L’évidente désinvolture avec laquelle cet engagement a été pris devrait amener les Sénégalais à demander des comptes sur la manière dont la diplomatie de notre pays fonctionne. Comment les décisions de politique étrangère, particulièrement face aux crises politiques, aux guerres et aux urgences humanitaires, sont-elles prises ?
Le président de la République décide-t-il seul ? Quel est véritablement le rôle du ministère des Affaires étrangères ?
Dans ce monde complexe et dangereux, le président de la République, ne devrait il pas être informé et conseillé en permanence par un organe indépendant du ministère des Affaires étrangères pour ne pas être soumis à des considérations politiciennes ?
Un Conseil national de Sécurité composé à la fois de civils, de spécialistes de haut niveau des questions de sécurité et de géopolitique, et de militaires, chargé d’identifier et d’étudier de manière prospective les risques et opportunités à la sécurité et au développement de notre pays, pourrait contribuer à cela.
Conformément à la lettre et à l’esprit de la Constitution actuelle du Sénégal, la définition de la politique étrangère du pays reste bien entendu la prérogative du président de la République et sa mise en œuvre, de la responsabilité du gouvernement à travers le ministère des Affaires étrangères.

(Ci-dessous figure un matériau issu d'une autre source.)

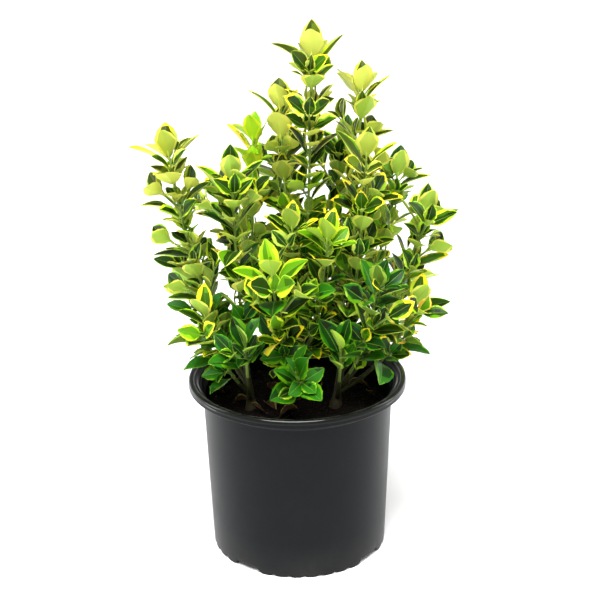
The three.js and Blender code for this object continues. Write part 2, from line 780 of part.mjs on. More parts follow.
function massGeometry(shoot) {
  const mesh = { points: [], triangles: [] };
  const whole = shoot.curve.getLength();
  const radiusAt = (along) =>
    THREE.MathUtils.mapLinear(along, shoot.start, whole, twigRootRadius, twigTipRadius);
  let ring = addRing(mesh, frameAt(shoot, shoot.start), 0, twigRootRadius);
  mesh.triangles.push(ring[0], ring[2], ring[1], ring[0], ring[3], ring[2]);
  for (const { along, sides, leaves, twigs } of [...shoot.pairs].reverse()) {
    const frame = frameAt(shoot, along);
    const lower = addRing(mesh, frame, -collarHeight / 2, radiusAt(along));
    const upper = addRing(mesh, frame, collarHeight / 2, radiusAt(along));
    addStretch(mesh, ring, lower);
    addStretch(mesh, lower, upper, growthsOn(sides, leaves, (side, leaf) => addLeaf(mesh, side, leaf)));
    ring = upper;
    if (twigs.some((twig) => twig !== undefined)) {
      ring = addRing(mesh, frame, sideCollarTop, radiusAt(along));
      addStretch(mesh, upper, ring, growthsOn(sides, twigs, (side, twig) => addSideTwig(mesh, side, twig)));
    }
  }
  addBud(mesh, ring, frameAt(shoot, whole), budHeight);
  return closedGeometry(mesh.points, mesh.triangles);
}

function makeMass(shoot, index) {
  growShoot(shoot, firstSeed + index * seedStep);
  addPart(`foliage_${shoot.name}`, massGeometry(shoot), looks.foliage);
}

makePot();
makeSoil();
makeLimbs();
shoots.forEach(makeMass);

export default group;
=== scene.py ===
import json
import math

import bpy
import numpy as np
from mathutils import Matrix, Vector, noise

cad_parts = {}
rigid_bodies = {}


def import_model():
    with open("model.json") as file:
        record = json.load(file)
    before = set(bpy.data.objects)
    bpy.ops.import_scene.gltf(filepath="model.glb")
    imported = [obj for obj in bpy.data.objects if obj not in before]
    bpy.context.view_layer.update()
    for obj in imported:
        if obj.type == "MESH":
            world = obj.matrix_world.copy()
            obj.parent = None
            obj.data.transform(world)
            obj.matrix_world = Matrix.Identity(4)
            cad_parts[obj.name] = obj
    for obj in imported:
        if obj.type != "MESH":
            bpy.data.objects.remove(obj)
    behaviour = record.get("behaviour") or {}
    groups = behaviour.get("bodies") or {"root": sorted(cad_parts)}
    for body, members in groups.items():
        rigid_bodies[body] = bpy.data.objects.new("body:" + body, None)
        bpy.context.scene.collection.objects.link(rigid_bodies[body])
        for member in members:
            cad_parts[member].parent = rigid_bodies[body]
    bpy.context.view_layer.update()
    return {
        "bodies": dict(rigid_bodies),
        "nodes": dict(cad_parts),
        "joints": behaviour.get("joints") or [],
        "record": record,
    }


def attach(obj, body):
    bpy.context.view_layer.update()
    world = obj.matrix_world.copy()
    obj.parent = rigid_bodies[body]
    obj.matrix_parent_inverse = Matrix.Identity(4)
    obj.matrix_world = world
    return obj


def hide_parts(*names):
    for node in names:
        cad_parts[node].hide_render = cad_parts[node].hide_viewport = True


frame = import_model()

# ----------------------------------------
# Camera: a long lens a little over a metre away, looking down on the pot's rim, and turned
# slightly about its own line of sight, so the pot's left side sits a touch lower.


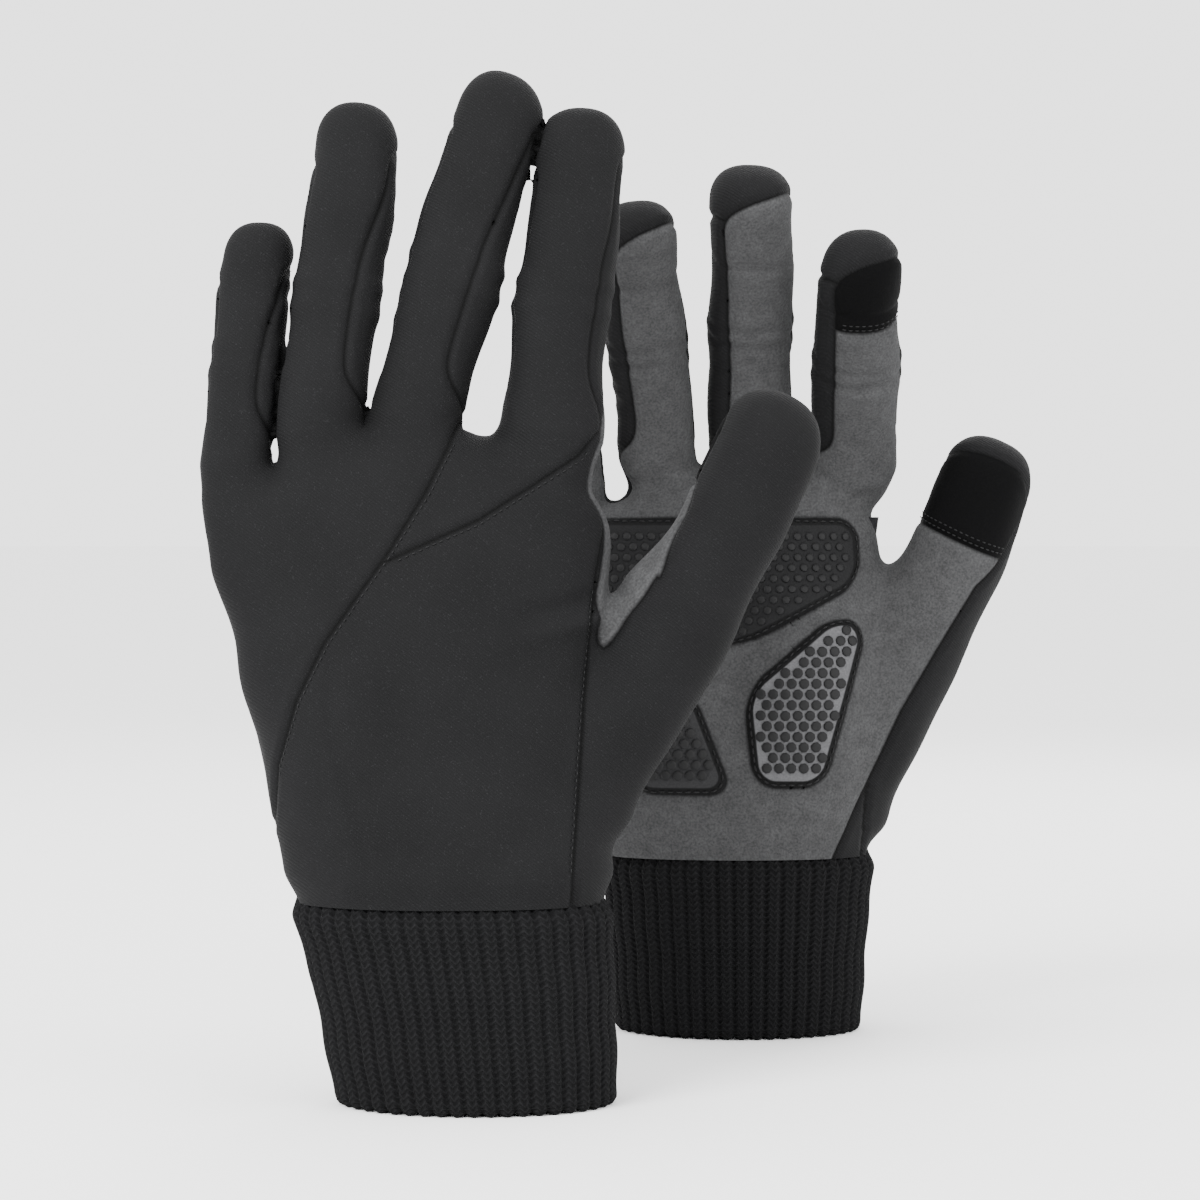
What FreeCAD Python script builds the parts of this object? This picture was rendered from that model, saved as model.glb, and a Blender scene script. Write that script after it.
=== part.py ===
import FreeCAD, Part
import math
import os
import Sketcher

# A pair of touchscreen gloves standing upright on their cuff hems, in millimetres.
# +Z is up, the back of the left glove faces -Y and the palm of the right glove faces -Y.
# The thumbs of both gloves point to +X. The hem plane is z = 0.

V = FreeCAD.Vector

SIZES = {
    "pair_spacing": 134.0,
    "pair_shift": -11.7,
    "cuff_wall": 2.4,
    "finger_wall": 1.4,
    "outer_growth": 0.0,
    "inner_growth": -1.6,
    "core_growth": -2.4,
    "raised_growth": 1.6,
    "pad_corner": 7.0,
    "hinge_gap": 0.3,
    "back_angle": 220.0,
    "collar_depth": 16.0,
    "collar_narrowing": 0.5,
    "index_touch_length": 29.0,
}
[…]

Cependant si le président de la République décidait de faire intervenir les forces armées du Sénégal à l’étranger, au Yémen comme ailleurs, il devrait au préalable, comme c’est l’usage dans toutes les grandes démocraties, en informer le peuple à travers ses élus à l’Assemblée nationale et lui indiquer ses motifs ainsi que les objectifs poursuivis pour susciter un débat entre le Parlement et le Gouvernement.